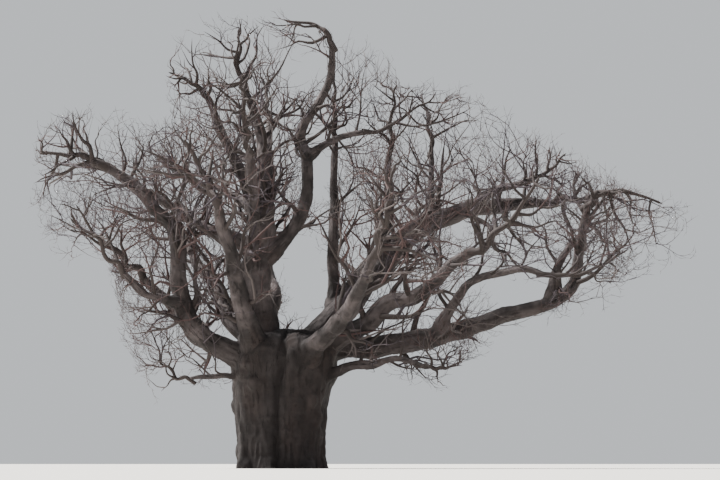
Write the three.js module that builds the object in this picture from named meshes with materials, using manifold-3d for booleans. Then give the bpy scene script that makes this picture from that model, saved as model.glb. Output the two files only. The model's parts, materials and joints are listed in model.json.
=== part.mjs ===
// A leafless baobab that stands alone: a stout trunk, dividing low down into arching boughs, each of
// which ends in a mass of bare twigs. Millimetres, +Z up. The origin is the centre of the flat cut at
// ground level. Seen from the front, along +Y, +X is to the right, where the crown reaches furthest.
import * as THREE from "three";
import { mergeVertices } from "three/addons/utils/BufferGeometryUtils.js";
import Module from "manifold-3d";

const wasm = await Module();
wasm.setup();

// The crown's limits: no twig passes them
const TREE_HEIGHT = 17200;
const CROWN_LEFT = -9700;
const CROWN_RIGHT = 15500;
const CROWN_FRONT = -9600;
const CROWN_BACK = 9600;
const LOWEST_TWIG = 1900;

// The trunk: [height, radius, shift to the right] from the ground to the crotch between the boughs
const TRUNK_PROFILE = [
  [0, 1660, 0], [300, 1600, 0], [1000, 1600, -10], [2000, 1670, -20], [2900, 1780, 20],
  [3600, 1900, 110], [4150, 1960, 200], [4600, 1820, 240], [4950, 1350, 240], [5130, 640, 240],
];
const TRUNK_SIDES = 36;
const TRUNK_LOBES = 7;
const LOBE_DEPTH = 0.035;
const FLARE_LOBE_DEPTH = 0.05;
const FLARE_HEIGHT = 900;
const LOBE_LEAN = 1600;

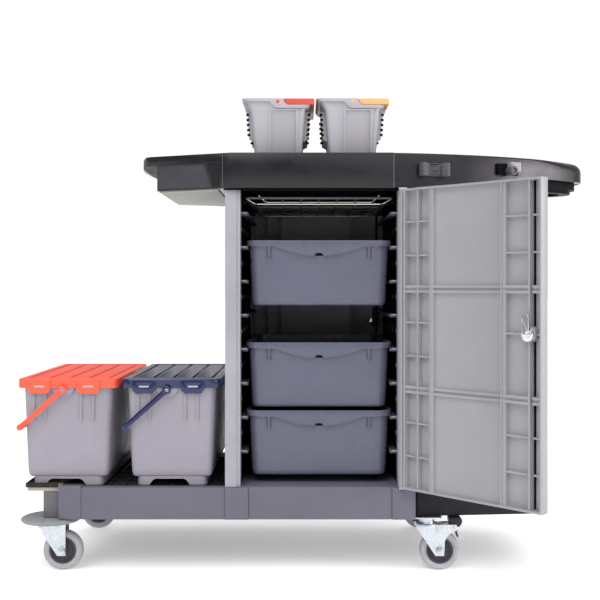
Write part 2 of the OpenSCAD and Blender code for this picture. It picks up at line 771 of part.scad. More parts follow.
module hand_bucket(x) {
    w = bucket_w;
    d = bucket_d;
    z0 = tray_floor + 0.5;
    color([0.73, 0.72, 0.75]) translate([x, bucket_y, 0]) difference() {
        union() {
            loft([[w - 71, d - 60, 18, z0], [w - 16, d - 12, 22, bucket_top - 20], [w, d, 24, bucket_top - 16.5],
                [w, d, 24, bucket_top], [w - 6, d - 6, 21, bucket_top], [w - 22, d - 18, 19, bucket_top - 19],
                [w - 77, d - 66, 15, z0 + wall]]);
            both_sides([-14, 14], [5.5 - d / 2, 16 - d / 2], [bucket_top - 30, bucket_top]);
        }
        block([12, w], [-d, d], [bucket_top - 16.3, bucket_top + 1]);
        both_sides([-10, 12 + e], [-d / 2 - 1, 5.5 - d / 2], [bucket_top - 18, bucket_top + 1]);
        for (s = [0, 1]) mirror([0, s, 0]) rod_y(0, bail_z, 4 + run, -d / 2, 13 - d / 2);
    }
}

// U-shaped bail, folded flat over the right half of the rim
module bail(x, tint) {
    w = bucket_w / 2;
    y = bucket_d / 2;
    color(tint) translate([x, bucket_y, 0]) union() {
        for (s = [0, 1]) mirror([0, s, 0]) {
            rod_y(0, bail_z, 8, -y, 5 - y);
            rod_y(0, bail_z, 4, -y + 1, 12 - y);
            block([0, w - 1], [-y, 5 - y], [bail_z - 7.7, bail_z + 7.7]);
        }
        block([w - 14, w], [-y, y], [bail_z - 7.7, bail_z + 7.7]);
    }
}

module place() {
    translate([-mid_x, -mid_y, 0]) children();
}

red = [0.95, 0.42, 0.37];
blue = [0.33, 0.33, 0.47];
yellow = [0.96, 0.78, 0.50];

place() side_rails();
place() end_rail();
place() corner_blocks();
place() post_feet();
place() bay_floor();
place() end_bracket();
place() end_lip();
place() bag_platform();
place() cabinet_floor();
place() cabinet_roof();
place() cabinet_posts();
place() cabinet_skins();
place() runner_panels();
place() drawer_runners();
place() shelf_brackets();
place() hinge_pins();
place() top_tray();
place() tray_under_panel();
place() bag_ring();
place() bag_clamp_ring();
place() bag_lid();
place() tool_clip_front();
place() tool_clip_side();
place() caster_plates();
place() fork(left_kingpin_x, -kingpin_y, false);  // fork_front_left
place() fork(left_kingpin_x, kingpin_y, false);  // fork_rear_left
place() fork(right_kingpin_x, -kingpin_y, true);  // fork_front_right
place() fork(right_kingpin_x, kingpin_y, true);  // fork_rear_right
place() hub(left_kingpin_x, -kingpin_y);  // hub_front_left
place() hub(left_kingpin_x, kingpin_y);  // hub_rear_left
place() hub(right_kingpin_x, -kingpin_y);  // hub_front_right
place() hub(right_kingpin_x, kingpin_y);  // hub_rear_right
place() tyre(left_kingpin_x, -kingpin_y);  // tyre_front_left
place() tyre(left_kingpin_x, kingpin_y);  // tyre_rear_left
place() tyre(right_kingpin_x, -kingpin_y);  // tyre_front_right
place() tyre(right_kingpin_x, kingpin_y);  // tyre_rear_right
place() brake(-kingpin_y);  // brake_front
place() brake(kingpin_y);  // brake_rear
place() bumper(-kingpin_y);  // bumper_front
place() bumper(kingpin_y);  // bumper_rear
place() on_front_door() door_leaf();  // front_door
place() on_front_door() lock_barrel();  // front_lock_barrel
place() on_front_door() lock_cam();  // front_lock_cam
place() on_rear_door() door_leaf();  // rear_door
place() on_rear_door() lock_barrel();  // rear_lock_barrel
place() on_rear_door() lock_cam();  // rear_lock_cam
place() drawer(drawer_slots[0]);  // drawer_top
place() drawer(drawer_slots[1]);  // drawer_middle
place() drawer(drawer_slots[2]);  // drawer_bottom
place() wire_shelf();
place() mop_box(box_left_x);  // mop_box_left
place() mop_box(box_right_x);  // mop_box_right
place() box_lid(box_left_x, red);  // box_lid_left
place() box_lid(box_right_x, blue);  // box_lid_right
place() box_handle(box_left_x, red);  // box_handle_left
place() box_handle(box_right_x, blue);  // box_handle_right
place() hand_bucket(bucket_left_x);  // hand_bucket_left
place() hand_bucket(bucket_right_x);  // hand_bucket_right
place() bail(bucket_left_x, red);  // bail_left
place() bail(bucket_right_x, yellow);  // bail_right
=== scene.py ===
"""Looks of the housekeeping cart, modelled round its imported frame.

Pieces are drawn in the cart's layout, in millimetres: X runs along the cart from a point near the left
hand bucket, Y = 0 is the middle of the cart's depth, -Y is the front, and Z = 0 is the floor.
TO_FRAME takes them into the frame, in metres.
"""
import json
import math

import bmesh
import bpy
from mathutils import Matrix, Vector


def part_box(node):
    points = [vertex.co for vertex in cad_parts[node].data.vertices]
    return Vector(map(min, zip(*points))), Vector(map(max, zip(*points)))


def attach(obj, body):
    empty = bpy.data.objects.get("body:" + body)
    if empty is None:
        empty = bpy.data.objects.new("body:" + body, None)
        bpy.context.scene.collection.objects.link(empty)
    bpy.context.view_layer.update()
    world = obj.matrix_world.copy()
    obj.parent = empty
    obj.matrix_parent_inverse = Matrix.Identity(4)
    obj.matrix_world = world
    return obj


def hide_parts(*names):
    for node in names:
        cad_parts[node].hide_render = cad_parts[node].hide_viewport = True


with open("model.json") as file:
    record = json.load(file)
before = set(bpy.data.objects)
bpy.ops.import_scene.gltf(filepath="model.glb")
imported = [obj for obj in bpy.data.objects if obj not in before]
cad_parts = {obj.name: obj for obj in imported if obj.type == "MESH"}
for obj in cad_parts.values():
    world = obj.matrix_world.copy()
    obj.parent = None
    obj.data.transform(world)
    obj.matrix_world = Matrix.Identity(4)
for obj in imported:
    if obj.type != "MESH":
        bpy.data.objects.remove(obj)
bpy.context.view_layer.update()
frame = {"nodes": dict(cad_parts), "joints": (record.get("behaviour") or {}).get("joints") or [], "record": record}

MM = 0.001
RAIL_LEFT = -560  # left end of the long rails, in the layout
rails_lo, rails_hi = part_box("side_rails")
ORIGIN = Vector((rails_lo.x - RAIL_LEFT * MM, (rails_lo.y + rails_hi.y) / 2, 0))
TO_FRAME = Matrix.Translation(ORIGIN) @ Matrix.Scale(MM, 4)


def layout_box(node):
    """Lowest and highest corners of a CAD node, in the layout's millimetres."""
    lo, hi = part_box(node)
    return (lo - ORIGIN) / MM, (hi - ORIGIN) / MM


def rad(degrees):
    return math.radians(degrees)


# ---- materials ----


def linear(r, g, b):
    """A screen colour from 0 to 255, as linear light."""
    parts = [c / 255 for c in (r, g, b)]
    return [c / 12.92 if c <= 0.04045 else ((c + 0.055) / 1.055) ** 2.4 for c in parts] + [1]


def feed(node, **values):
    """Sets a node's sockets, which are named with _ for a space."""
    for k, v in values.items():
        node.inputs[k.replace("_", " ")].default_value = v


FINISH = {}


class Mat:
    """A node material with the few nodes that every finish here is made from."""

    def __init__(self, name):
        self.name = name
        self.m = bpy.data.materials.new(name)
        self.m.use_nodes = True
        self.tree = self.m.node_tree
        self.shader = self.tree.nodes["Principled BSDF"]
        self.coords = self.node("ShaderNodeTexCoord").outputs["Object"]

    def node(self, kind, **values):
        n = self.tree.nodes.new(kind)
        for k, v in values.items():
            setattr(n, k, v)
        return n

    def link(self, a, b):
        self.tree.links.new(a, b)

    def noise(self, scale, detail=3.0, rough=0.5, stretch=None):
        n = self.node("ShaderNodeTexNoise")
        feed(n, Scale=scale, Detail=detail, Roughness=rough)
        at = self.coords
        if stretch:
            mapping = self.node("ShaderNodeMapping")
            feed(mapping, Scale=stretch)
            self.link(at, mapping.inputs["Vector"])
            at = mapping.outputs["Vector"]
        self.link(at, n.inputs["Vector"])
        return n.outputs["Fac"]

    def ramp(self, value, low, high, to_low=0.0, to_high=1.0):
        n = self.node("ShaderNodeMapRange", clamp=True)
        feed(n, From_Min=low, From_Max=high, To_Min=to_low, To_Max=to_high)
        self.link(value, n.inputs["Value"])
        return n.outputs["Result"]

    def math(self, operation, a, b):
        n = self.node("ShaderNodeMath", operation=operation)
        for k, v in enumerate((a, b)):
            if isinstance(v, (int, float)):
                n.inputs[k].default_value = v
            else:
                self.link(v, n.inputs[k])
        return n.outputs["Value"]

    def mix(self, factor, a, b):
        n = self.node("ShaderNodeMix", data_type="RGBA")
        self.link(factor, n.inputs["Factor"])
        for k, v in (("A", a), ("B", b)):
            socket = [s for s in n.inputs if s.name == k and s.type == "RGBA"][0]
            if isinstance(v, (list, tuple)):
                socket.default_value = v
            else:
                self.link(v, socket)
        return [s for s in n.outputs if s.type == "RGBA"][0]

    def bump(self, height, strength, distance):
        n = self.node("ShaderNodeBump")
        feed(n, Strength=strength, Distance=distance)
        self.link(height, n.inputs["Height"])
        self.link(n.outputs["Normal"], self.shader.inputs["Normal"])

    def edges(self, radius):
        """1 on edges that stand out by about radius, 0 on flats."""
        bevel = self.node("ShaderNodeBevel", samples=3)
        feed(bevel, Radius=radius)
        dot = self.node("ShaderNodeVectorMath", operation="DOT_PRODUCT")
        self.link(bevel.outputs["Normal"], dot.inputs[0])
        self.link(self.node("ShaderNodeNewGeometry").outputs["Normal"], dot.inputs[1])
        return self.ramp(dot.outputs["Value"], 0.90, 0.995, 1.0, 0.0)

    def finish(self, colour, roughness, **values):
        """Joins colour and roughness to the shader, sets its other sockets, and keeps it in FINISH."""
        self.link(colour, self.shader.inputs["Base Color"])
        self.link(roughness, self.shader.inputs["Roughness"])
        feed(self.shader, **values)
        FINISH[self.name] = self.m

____

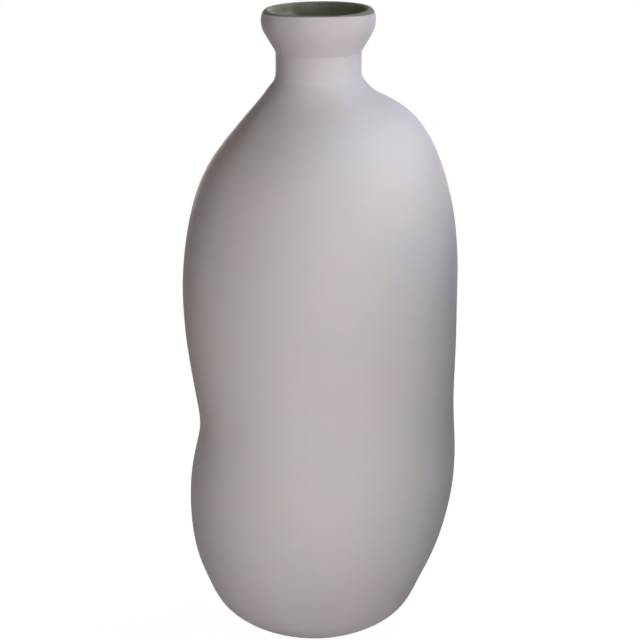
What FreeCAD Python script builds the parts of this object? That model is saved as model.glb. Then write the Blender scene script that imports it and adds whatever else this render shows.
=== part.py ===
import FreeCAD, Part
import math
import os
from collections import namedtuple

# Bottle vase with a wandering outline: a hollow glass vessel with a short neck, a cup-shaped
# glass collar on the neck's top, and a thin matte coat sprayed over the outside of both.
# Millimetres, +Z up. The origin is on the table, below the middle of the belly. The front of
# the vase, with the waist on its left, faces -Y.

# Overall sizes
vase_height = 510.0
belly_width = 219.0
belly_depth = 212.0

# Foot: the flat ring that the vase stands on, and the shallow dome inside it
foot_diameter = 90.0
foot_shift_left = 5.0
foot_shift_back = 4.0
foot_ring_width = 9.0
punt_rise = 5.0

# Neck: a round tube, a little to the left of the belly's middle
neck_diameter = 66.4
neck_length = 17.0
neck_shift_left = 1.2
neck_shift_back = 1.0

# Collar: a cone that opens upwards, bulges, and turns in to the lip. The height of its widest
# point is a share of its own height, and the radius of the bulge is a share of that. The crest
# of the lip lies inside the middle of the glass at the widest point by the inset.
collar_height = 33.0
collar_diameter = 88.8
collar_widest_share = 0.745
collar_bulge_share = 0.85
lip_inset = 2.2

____

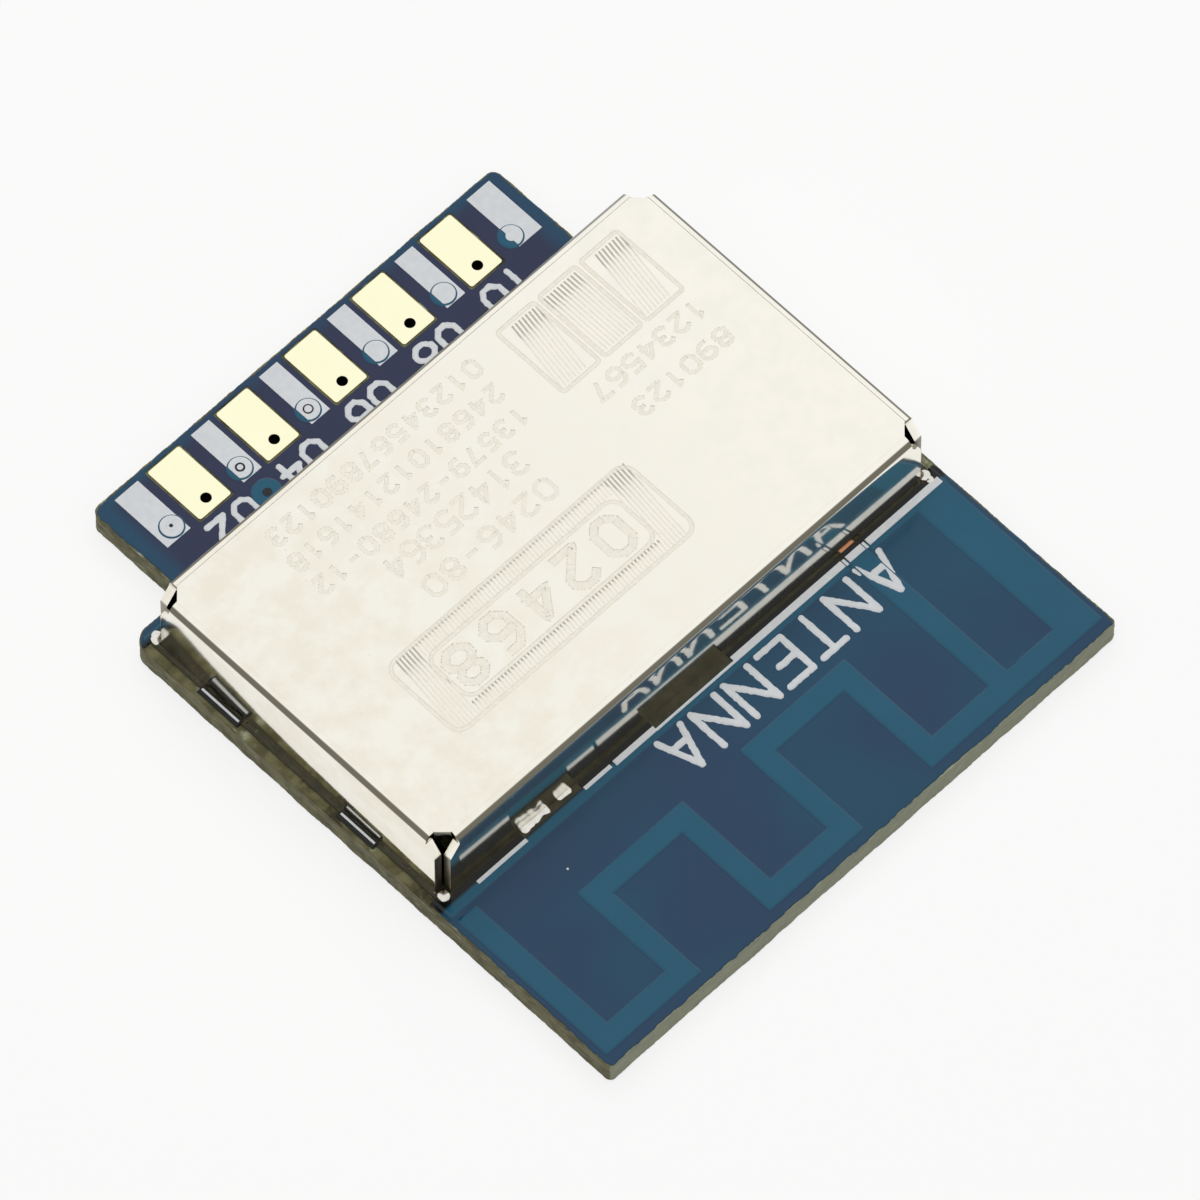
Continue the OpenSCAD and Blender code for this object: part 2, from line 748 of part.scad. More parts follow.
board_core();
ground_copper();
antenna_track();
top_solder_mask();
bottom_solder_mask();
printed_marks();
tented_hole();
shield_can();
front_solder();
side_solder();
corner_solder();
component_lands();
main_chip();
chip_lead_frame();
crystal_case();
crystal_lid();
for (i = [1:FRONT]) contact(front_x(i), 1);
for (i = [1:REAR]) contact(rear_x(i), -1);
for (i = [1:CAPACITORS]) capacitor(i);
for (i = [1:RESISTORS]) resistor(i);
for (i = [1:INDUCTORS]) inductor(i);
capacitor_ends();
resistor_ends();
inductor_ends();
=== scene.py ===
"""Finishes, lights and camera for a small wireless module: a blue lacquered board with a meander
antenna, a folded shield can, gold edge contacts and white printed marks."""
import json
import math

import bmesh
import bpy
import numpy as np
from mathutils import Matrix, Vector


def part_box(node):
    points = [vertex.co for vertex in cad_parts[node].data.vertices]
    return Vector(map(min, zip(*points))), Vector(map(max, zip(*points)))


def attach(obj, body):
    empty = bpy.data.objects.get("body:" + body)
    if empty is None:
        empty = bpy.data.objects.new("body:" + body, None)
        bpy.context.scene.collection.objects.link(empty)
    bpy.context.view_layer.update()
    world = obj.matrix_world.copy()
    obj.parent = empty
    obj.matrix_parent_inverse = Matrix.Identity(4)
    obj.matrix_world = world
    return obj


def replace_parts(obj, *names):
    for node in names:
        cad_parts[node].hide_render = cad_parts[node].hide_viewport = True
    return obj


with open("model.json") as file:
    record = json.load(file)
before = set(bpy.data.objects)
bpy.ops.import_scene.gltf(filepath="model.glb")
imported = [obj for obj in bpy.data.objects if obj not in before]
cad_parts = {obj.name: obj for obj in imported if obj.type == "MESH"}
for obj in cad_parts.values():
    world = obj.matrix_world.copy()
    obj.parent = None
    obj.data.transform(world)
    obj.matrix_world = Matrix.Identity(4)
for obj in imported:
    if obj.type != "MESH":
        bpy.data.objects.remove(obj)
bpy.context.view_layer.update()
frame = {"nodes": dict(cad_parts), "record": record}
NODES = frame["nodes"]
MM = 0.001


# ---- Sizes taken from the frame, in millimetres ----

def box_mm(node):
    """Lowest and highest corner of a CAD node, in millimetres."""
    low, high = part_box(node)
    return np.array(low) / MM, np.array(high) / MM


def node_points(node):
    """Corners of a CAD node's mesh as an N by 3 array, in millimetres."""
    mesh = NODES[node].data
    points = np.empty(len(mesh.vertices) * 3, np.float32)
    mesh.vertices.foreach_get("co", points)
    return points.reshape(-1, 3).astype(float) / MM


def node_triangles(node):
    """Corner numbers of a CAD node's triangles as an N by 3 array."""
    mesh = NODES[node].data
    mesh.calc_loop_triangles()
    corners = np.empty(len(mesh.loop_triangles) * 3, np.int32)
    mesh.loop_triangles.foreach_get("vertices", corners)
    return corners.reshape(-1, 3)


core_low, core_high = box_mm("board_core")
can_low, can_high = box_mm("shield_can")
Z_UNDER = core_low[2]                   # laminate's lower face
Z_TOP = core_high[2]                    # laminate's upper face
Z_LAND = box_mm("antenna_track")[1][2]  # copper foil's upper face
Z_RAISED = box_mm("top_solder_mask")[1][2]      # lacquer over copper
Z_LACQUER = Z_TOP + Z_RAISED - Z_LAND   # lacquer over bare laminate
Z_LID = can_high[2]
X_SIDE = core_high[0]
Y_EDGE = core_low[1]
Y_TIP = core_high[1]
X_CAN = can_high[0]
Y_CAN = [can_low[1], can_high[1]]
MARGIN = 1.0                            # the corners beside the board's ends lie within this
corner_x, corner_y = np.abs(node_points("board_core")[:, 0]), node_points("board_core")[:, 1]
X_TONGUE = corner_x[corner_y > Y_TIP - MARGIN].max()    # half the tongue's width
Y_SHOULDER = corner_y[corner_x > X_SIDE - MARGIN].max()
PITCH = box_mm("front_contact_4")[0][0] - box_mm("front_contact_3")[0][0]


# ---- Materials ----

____

In the listing above, find the line with "for (i = [1:REAR]) contact(rear_x(i), -1);" and the line with "return np.array(low) /", then print exactly those lines and every line between them.

Complete output -
for (i = [1:REAR]) contact(rear_x(i), -1);
for (i = [1:CAPACITORS]) capacitor(i);
for (i = [1:RESISTORS]) resistor(i);
for (i = [1:INDUCTORS]) inductor(i);
capacitor_ends();
resistor_ends();
inductor_ends();
=== scene.py ===
"""Finishes, lights and camera for a small wireless module: a blue lacquered board with a meander
antenna, a folded shield can, gold edge contacts and white printed marks."""
import json
import math

import bmesh
import bpy
import numpy as np
from mathutils import Matrix, Vector


def part_box(node):
    points = [vertex.co for vertex in cad_parts[node].data.vertices]
    return Vector(map(min, zip(*points))), Vector(map(max, zip(*points)))


def attach(obj, body):
    empty = bpy.data.objects.get("body:" + body)
    if empty is None:
        empty = bpy.data.objects.new("body:" + body, None)
        bpy.context.scene.collection.objects.link(empty)
    bpy.context.view_layer.update()
    world = obj.matrix_world.copy()
    obj.parent = empty
    obj.matrix_parent_inverse = Matrix.Identity(4)
    obj.matrix_world = world
    return obj


def replace_parts(obj, *names):
    for node in names:
        cad_parts[node].hide_render = cad_parts[node].hide_viewport = True
    return obj


with open("model.json") as file:
    record = json.load(file)
before = set(bpy.data.objects)
bpy.ops.import_scene.gltf(filepath="model.glb")
imported = [obj for obj in bpy.data.objects if obj not in before]
cad_parts = {obj.name: obj for obj in imported if obj.type == "MESH"}
for obj in cad_parts.values():
    world = obj.matrix_world.copy()
    obj.parent = None
    obj.data.transform(world)
    obj.matrix_world = Matrix.Identity(4)
for obj in imported:
    if obj.type != "MESH":
        bpy.data.objects.remove(obj)
bpy.context.view_layer.update()
frame = {"nodes": dict(cad_parts), "record": record}
NODES = frame["nodes"]
MM = 0.001


# ---- Sizes taken from the frame, in millimetres ----

def box_mm(node):
    """Lowest and highest corner of a CAD node, in millimetres."""
    low, high = part_box(node)
    return np.array(low) / MM, np.array(high) / MM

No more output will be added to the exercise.